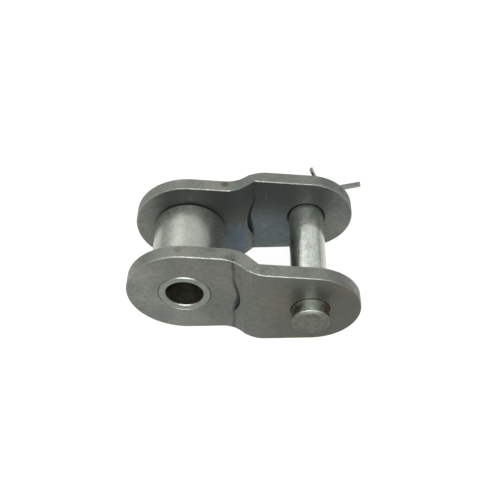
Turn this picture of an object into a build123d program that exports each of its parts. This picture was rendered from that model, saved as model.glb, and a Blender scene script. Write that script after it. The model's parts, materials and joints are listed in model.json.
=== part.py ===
import os
from math import cos, radians, sin, sqrt, tan

from build123d import *

os.makedirs("parts", exist_ok=True)

# Offset link of a roller chain: one narrow end that carries a bush and a roller, one wide end
# that is closed by a slip-fit pin and a split pin. Millimetres.
# The origin is on the bush's axis, midway between the plates. +X points along the pitch line to
# the pin's axis, +Y along the pin to the end that holds the split pin, and +Z is up.

# Chain size
pitch = 31.75
pin_diameter = 9.53
bush_wall = 1.95
roller_wall = 2.62

# Offset plates
plate_thickness = 3.7
narrow_gap = 19.2  # between the plates at the bush
wide_gap = 27.8  # between the plates at the pin
big_end_diameter = 29.6  # round end about the bush
small_end_diameter = 25.4  # round end about the pin
plate_edge_break = 0.2
bush_hole_break = 0.2
pin_hole_outer_break = 0.2
pin_hole_inner_break = 0.75

# Offset between the two ends, pressed at an angle
ramp_angle = 42.5
ramp_start = 12.5  # outer hollow corner, from the bush's axis
front_ramp_thickness = 3.7
rear_ramp_thickness = 2.8  # the press has thinned this plate
crease_radius = 0.3  # hollow corners
bend_radius = 9.0  # rounded corners

# Coined arcs that clear the round ends of the plates on the next links
relief_clearance = 1.5

# Bush and roller
bush_stand_out = 0.1  # beyond each plate
bush_outer_break = 0.3
bush_bore_clearance = 0.035  # radial, on a pin of this chain
bush_bore_break = 0.3
roller_bush_clearance = 0.08  # radial
roller_side_clearance = 0.15  # each side
roller_rim_break = 0.6
roller_bore_break = 0.5

# Connecting pin
pin_hole_clearance = 0.07  # radial, in the plates
pin_front_stand_out = 4.0
pin_rear_stand_out = 5.7
pin_front_break = 0.55
pin_rear_break = 0.8
split_pin_set_out = 2.7  # from the rear plate to the cross hole's axis
cross_hole_clearance = 0.1  # radial

# Split pin, a half-round wire folded on itself
split_pin_diameter = 1.8
split_pin_turn = 43.5  # the cross hole's rise from the pitch line
eye_bore = 2.0
eye_neck_radius = 1.6
shank_stand_out = 0.45  # straight wire beyond the pin on each side
raised_leg_angle = 70.0
raised_leg_bend = 1.6
raised_leg_length = 7.5
lowered_leg_angle = 28.0
lowered_leg_bend = 4.0
lowered_leg_length = 9.6

# Worked out from the sizes above
big_end_radius = big_end_diameter / 2
small_end_radius = small_end_diameter / 2
pin_radius = pin_diameter / 2
bush_bore_radius = pin_radius + bush_bore_clearance
bush_radius = bush_bore_radius + bush_wall
roller_bore_radius = bush_radius + roller_bush_clearance
roller_radius = roller_bore_radius + roller_wall
wire_radius = split_pin_diameter / 2

narrow_inner = narrow_gap / 2
narrow_outer = narrow_inner + plate_thickness
wide_inner = wide_gap / 2
wide_outer = wide_inner + plate_thickness

pin_hole_radius = pin_radius + pin_hole_clearance
split_pin_y = wide_outer + split_pin_set_out


def rod(radius, start, end, x=0.0):
    # A round bar along Y at a place on the pitch line.
    bar = Cylinder(radius, end - start)
    return Pos(x, (start + end) / 2, 0) * Rot(90, 0, 0) * bar


def circles(shape, radius, y):
    # The round edges of one radius that lie on one plane across Y.
    near = 0.001
    return [
        edge
        for edge in shape.edges().filter_by(GeomType.CIRCLE)
        if abs(edge.radius - radius) < near and abs(edge.center().Y - y) < near
    ]


def offset_section(ramp_thickness):
    # Section of the front plate along the pitch line, from the narrow end to the wide one.
    slope = radians(ramp_angle)
    ramp_run = (wide_outer - narrow_outer) / tan(slope)
    crease_gap = ramp_thickness / sin(slope) + (wide_inner - narrow_outer) / tan(slope)
    outer_crease = (ramp_start, -narrow_outer)
    outer_bend = (ramp_start + ramp_run, -wide_outer)
    inner_crease = (ramp_start + crease_gap, -wide_inner)
    inner_bend = (inner_crease[0] - ramp_run, -narrow_inner)
    left = -big_end_diameter
    right = pitch + small_end_diameter
    line = Polyline(
        (left, -narrow_outer),
        outer_crease,
        outer_bend,
        (right, -wide_outer),
        (right, -wide_inner),
        inner_crease,
        inner_bend,
        (left, -narrow_inner),
        close=True,
    )
    section = make_face(line)
    for corner, radius in (
        (outer_crease, crease_radius),
        (outer_bend, bend_radius),
        (inner_crease, crease_radius),
        (inner_bend, bend_radius),
    ):
        vertex = section.vertices().sort_by_distance(Vector(*corner, 0))[0]
        section = fillet(vertex, radius)
    return section


def offset_plate(ramp_thickness):
    # The front plate. The blank's outline is two round ends joined by straight tangents.
    ends = Circle(big_end_radius).edges() + (Pos(pitch, 0) * Circle(small_end_radius)).edges()
    blank = extrude(Plane.XZ * make_hull(ends), 2 * wide_outer, both=True)
    plate = extrude(offset_section(ramp_thickness), big_end_diameter, both=True) & blank

    # Every edge of the outline is broken, on both faces.
    rim = [
        edge
        for edge in plate.edges()
        if edge.geom_type != GeomType.LINE or abs(edge.tangent_at(0.5).X) > 0.1
    ]
    plate = chamfer(rim, plate_edge_break)

    # The outside is coined about the bush's axis, the inside about the pin's.
    outer_relief = rod(small_end_radius + relief_clearance, -2 * wide_outer, -narrow_outer)
    inner_relief = rod(big_end_radius + relief_clearance, -wide_inner, 0, pitch)
    plate -= outer_relief
    plate -= inner_relief

    plate -= rod(bush_radius, -2 * wide_outer, 0)
    plate -= rod(pin_hole_radius, -2 * wide_outer, 0, pitch)
    plate = chamfer(circles(plate, bush_radius, -narrow_outer), bush_hole_break)
    plate = chamfer(circles(plate, pin_hole_radius, -wide_outer), pin_hole_outer_break)
    plate = chamfer(circles(plate, pin_hole_radius, -wide_inner), pin_hole_inner_break)
    return plate


def bush():
    reach = narrow_outer + bush_stand_out
    tube = rod(bush_radius, -reach, reach) - rod(bush_bore_radius, -reach, reach)
    for y in (-reach, reach):
        tube = chamfer(circles(tube, bush_radius, y), bush_outer_break)
        tube = chamfer(circles(tube, bush_bore_radius, y), bush_bore_break)
    return tube


def roller():
    reach = narrow_inner - roller_side_clearance
    ring = rod(roller_radius, -reach, reach) - rod(roller_bore_radius, -reach, reach)
    for y in (-reach, reach):
        ring = chamfer(circles(ring, roller_radius, y), roller_rim_break)
        ring = chamfer(circles(ring, roller_bore_radius, y), roller_bore_break)
    return ring


def connecting_pin():
    front = -(wide_outer + pin_front_stand_out)
    rear = wide_outer + pin_rear_stand_out
    pin = rod(pin_radius, front, rear, pitch)
    pin = chamfer(circles(pin, pin_radius, front), pin_front_break)
    pin = chamfer(circles(pin, pin_radius, rear), pin_rear_break)
    cross_hole = Rot(0, 90, 0) * Cylinder(wire_radius + cross_hole_clearance, 2 * pin_diameter)
    return pin - Pos(pitch, split_pin_y, 0) * Rot(0, -split_pin_turn, 0) * cross_hole


def half_round(place):
    # The wire's section: its flat lies on the place's X axis and faces the other half.
    arc = CenterArc((0, 0), wire_radius, 0, 180)
    return place * make_face([*arc.edges(), *Line(arc @ 1, arc @ 0).edges()])


def split_pin_leg(exit_x, angle, bend_radius, length):
    # The upper half of the wire past the cross hole, bent up by an angle.
    turn = radians(angle)
    bend_end = (exit_x + bend_radius * sin(turn), 0, bend_radius * (1 - cos(turn)))
    bend = TangentArc((exit_x, 0, 0), bend_end, tangent=(1, 0, 0))
    run = Line(bend_end, Vector(*bend_end) + (bend % 1) * length)
    start = Plane(origin=(exit_x, 0, 0), x_dir=(0, 1, 0), z_dir=(1, 0, 0))
    return sweep(half_round(start), Wire([bend.edge(), run.edge()]))


def split_pin():
    # Drawn along X, with the upper half of the wire above the XY plane.
    neck = -(pin_radius + shank_stand_out)
    exit_x = pin_radius + shank_stand_out
    eye_radius = eye_bore / 2
    eye_x = neck - sqrt(eye_radius**2 + 2 * eye_radius * eye_neck_radius)

    # Half of the eye and of the shank, as one run of wire.
    share = eye_radius / (eye_radius + eye_neck_radius)
    meeting = (eye_x + (neck - eye_x) * share, 0, eye_neck_radius * share)
    eye_start = (eye_x - eye_radius, 0, 0)
    eye_arc = TangentArc(eye_start, meeting, tangent=(0, 0, 1))
    neck_arc = TangentArc(meeting, (neck, 0, 0), tangent=eye_arc % 1)
    shank = Line((neck, 0, 0), (exit_x, 0, 0))
    start = Plane(origin=eye_start, x_dir=(0, 1, 0), z_dir=(0, 0, 1))
    upper = sweep(half_round(start), Wire([eye_arc.edge(), neck_arc.edge(), shank.edge()]))
    lower = mirror(upper, about=Plane.XY)

    # Both legs are bent away from each other, in the plane of the eye.
    raised = split_pin_leg(exit_x, raised_leg_angle, raised_leg_bend, raised_leg_length)
    lowered = split_pin_leg(exit_x, lowered_leg_angle, lowered_leg_bend, lowered_leg_length)
    wire = upper + lower + raised + mirror(lowered, about=Plane.XY)
    return Pos(pitch, split_pin_y, 0) * Rot(0, -split_pin_turn, 0) * wire


pieces = {
    "front_offset_plate": offset_plate(front_ramp_thickness),
    "rear_offset_plate": mirror(offset_plate(rear_ramp_thickness), about=Plane.XZ),
    "bush": bush(),
    "roller": roller(),
    "connecting_pin": connecting_pin(),
    "split_pin": split_pin(),
}
for name, piece in pieces.items():
    export_step(piece, f"parts/{name}.step")
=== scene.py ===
import json
from math import hypot, pi, radians, sqrt, tan

import bmesh
import bpy
from mathutils import Matrix, Vector

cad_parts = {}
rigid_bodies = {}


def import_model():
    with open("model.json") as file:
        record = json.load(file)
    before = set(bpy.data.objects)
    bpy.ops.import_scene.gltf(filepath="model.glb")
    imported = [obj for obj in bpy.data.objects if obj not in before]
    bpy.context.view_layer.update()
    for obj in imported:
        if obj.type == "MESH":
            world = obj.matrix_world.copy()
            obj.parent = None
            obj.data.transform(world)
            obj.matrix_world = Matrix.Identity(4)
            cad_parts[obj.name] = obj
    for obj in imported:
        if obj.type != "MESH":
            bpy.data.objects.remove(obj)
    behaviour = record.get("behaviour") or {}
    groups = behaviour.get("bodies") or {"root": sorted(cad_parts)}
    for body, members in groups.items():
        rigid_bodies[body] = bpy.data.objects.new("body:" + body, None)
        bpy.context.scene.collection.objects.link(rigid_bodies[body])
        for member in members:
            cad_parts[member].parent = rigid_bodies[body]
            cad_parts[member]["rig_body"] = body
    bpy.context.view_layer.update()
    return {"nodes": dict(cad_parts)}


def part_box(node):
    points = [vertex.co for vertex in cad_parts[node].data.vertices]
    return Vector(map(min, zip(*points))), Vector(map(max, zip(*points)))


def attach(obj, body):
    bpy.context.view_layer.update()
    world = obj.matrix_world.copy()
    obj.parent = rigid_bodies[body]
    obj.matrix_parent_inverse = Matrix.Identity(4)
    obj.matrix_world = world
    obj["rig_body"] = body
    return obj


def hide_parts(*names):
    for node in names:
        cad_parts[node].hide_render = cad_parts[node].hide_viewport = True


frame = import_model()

# A roller chain's offset link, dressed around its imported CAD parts. Metres, in the CAD frame:
# +X from the bush to the connecting pin, +Y along the pin to the split pin, +Z up.
nodes = frame["nodes"]
print("frame loaded:", ", ".join(sorted(nodes)))

# Millimetres in a metre
perMetre = 1000.0

# Places worked out from the frame, in metres, and the pin's axis in millimetres as well
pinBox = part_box("connecting_pin")
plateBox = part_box("front_offset_plate")
pinX = (pinBox[0].x + pinBox[1].x) / 2
pinAxis = pinX * perMetre
bigEndRadius = -plateBox[0].x
smallEndRadius = plateBox[1].x - pinX

# The plates' offset, in millimetres: where the pressed corners and the faces lie, and the coined
# arcs beside them
offset = {
    "rampAngle": 42.5,
    "outerCorner": 12.5,
    "frontInnerCorner": 18.6,
    "rearInnerCorner": 17.3,
    "narrowInner": 9.6,
    "narrowOuter": 13.3,
    "wideInner": 13.9,
    "outerArc": 14.2,
    "innerArc": 16.3,
}


def fromScreen(red, green, blue):
    # A colour as it looks on a screen, 0 to 255, made linear.
    def linear(value):
        share = value / 255
        return share / 12.92 if share <= 0.04045 else ((share + 0.055) / 1.055) ** 2.4
    return (linear(red), linear(green), linear(blue), 1.0)


# Node helpers
def addNode(tree, kind, **settings):
    node = tree.nodes.new(kind)
    for name, value in settings.items():
        setattr(node, name, value)
    return node


def setInputs(tree, node, inputs):
    # Each value is a number, a colour, a vector or another node's output.
    for name, value in inputs.items():
        if isinstance(value, bpy.types.NodeSocket):
            tree.links.new(value, node.inputs[name])
        else:
            node.inputs[name].default_value = value
    return node


def maths(tree, operation, first, second=0.0):
    node = addNode(tree, "ShaderNodeMath", operation=operation)
    return setInputs(tree, node, {0: first, 1: second}).outputs[0]


def times(tree, first, second):
    return maths(tree, "MULTIPLY", first, second)


def vectorMaths(tree, operation, first, second=(0.0, 0.0, 0.0), output="Vector"):
    node = addNode(tree, "ShaderNodeVectorMath", operation=operation)
    return setInputs(tree, node, {0: first, 1: second}).outputs[output]


def splitVector(tree, vector):
    parts = setInputs(tree, addNode(tree, "ShaderNodeSeparateXYZ"), {"Vector": vector})
    return parts.outputs["X"], parts.outputs["Y"], parts.outputs["Z"]


def remap(tree, value, low, high, newLow=0.0, newHigh=1.0):
    node = addNode(tree, "ShaderNodeMapRange", interpolation_type="SMOOTHSTEP")
    inputs = {"Value": value, "From Min": low, "From Max": high, "To Min": newLow, "To Max": newHigh}
    return setInputs(tree, node, inputs).outputs["Result"]


def noise(tree, vector, scale, detail, rough):
    node = addNode(tree, "ShaderNodeTexNoise")
    inputs = {"Vector": vector, "Scale": scale, "Detail": detail, "Roughness": rough}
    return setInputs(tree, node, inputs).outputs["Fac"]


def mixColour(tree, share, first, second):
    node = addNode(tree, "ShaderNodeMix", data_type="RGBA")
    return setInputs(tree, node, {0: share, 6: first, 7: second}).outputs[2]


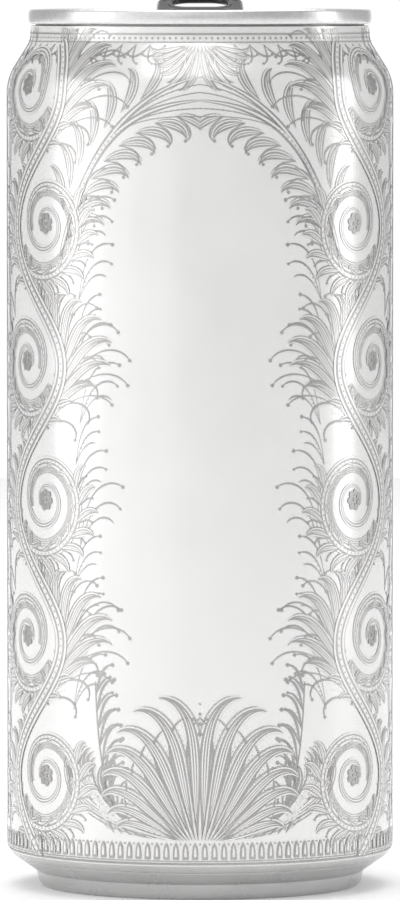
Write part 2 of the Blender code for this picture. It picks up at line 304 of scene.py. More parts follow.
def add_bump(nodes, links, shader, source, strength, distance):
    bump = nodes.new("ShaderNodeBump")
    bump.inputs["Strength"].default_value = strength
    bump.inputs["Distance"].default_value = distance
    links.new(source, bump.inputs["Height"])
    links.new(bump.outputs["Normal"], shader.inputs["Normal"])


def lacquer_material():
    """Satin white over metal, with the faint upright draw marks of the wall under it."""
    made, nodes, links, shader = new_material("white_lacquer")
    clouds = add_noise(nodes, links, 60.0, 3.0)
    draw = add_noise(nodes, links, 900.0, 2.0, (1.0, 1.0, 0.02))
    links.new(
        add_tint(nodes, links, clouds.outputs["Fac"], (0.80, 0.795, 0.79), (0.83, 0.825, 0.82)),
        shader.inputs["Base Color"],
    )
    links.new(add_range(nodes, links, clouds.outputs["Fac"], 0.20, 0.26), shader.inputs["Roughness"])
    shader.inputs["Metallic"].default_value = 0.35
    shader.inputs["Specular IOR Level"].default_value = 0.6
    add_bump(nodes, links, shader, draw.outputs["Fac"], 0.06, 0.00002)
    return made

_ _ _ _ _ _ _

▶ **AIM**: Using the listing above, show every line that includes the string "points".

▶ **SOLUTION**:
# The origin is on the bush's axis, midway between the plates. +X points along the pitch line to
    points = [vertex.co for vertex in cad_parts[node].data.vertices]
    return Vector(map(min, zip(*points))), Vector(map(max, zip(*points)))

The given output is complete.